Instruction
Review the material line by line. Identify and copy every line that contains the string "FreeCAD".

Begin Data excerpt

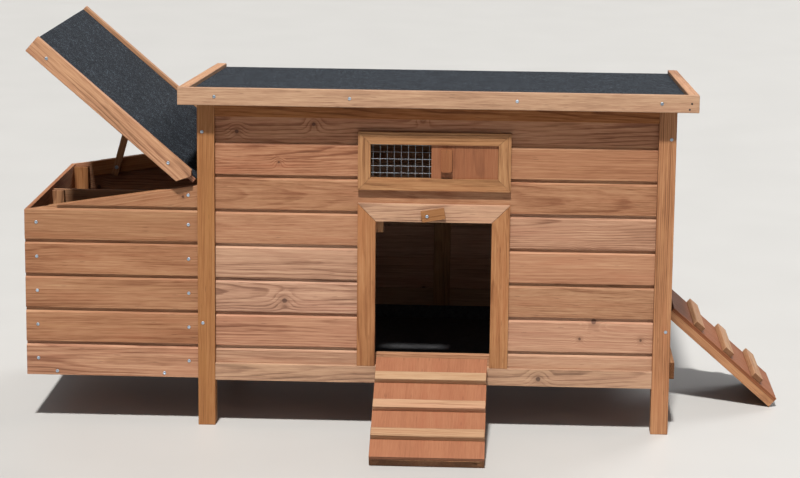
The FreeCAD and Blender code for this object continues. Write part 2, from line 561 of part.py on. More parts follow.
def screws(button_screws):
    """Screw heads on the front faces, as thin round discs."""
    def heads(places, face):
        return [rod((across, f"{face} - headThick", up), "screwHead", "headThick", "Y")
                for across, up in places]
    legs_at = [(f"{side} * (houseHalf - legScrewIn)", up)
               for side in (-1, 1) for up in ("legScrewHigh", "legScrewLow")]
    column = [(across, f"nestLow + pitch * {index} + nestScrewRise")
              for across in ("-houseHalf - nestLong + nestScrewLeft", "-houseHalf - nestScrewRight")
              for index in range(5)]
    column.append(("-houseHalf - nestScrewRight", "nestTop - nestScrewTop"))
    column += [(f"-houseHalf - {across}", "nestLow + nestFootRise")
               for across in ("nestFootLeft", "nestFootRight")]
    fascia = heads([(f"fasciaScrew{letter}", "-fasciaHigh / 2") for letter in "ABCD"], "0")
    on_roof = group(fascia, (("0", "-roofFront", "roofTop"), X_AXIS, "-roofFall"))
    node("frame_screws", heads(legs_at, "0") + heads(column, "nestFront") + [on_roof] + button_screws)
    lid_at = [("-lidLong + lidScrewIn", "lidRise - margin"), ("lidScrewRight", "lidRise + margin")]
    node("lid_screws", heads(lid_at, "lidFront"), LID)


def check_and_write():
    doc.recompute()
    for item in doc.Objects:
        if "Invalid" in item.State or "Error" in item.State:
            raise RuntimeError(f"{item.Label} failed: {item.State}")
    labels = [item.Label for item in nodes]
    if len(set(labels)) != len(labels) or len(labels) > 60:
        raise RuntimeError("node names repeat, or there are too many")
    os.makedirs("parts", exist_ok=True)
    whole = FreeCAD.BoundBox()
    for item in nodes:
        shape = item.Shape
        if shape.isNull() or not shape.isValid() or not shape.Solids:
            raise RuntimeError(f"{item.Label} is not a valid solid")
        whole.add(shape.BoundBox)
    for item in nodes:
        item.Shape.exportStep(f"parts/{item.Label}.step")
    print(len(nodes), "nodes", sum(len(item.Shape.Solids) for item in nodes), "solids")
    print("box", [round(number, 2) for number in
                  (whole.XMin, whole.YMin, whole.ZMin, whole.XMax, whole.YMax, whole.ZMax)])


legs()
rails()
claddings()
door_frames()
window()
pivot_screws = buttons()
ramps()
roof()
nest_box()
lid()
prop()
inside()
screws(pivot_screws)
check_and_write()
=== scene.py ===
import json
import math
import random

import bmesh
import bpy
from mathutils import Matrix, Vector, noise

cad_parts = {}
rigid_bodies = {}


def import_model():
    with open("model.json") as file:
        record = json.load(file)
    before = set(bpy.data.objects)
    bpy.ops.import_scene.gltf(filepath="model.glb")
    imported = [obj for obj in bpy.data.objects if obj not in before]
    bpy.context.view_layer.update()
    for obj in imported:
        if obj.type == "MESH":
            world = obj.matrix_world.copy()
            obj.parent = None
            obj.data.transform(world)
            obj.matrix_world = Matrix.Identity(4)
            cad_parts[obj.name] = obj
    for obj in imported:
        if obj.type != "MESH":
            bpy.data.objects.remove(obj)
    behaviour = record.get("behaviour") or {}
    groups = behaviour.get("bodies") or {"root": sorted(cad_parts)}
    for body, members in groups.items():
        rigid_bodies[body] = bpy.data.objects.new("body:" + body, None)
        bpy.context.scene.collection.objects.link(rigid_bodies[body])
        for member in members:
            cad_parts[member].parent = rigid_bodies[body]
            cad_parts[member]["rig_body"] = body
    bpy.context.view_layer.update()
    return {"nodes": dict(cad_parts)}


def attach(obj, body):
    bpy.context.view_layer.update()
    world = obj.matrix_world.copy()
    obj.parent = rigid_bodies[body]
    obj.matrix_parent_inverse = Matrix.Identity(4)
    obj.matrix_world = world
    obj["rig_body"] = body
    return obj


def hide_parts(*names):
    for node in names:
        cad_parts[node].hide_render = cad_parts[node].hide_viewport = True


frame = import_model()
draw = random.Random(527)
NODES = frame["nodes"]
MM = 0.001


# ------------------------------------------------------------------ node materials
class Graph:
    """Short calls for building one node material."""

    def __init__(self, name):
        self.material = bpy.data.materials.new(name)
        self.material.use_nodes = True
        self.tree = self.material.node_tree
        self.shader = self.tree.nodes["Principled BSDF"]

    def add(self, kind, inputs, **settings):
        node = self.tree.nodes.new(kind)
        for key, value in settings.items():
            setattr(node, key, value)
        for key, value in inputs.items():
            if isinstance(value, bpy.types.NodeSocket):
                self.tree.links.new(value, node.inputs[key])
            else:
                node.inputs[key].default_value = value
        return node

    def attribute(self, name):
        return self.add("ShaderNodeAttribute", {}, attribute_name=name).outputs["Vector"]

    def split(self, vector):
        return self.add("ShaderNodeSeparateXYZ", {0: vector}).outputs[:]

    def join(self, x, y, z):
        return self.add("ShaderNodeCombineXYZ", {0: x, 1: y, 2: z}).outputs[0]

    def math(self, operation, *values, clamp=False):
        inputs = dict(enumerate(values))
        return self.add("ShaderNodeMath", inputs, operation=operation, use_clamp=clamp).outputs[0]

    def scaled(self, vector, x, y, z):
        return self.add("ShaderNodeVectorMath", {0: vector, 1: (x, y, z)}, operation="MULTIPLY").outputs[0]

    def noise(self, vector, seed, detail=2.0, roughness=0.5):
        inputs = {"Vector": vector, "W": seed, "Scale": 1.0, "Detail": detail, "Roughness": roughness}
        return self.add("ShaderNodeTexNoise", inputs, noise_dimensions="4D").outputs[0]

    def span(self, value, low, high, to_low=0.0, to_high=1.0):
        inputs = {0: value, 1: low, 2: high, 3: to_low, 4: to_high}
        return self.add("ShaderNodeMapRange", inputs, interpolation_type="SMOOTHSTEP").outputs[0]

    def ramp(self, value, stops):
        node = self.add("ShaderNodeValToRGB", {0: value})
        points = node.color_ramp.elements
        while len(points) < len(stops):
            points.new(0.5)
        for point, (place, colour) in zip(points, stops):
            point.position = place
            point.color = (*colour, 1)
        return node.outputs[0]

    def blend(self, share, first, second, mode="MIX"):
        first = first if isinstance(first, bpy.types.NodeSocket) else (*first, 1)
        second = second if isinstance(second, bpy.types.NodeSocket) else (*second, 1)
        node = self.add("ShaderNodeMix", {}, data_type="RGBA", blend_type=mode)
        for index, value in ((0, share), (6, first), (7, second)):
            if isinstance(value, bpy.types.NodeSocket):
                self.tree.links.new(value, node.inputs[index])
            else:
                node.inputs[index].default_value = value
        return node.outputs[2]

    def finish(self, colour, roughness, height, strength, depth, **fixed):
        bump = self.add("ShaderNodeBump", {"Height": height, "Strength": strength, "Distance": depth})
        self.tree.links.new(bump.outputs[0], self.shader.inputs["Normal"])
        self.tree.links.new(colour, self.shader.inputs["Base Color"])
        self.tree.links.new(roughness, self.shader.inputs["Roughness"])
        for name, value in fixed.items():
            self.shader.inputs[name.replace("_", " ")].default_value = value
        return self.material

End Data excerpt

Problem solution
The FreeCAD and Blender code for this object continues. Write part 2, from line 561 of part.py on. More parts follow.
    whole = FreeCAD.BoundBox()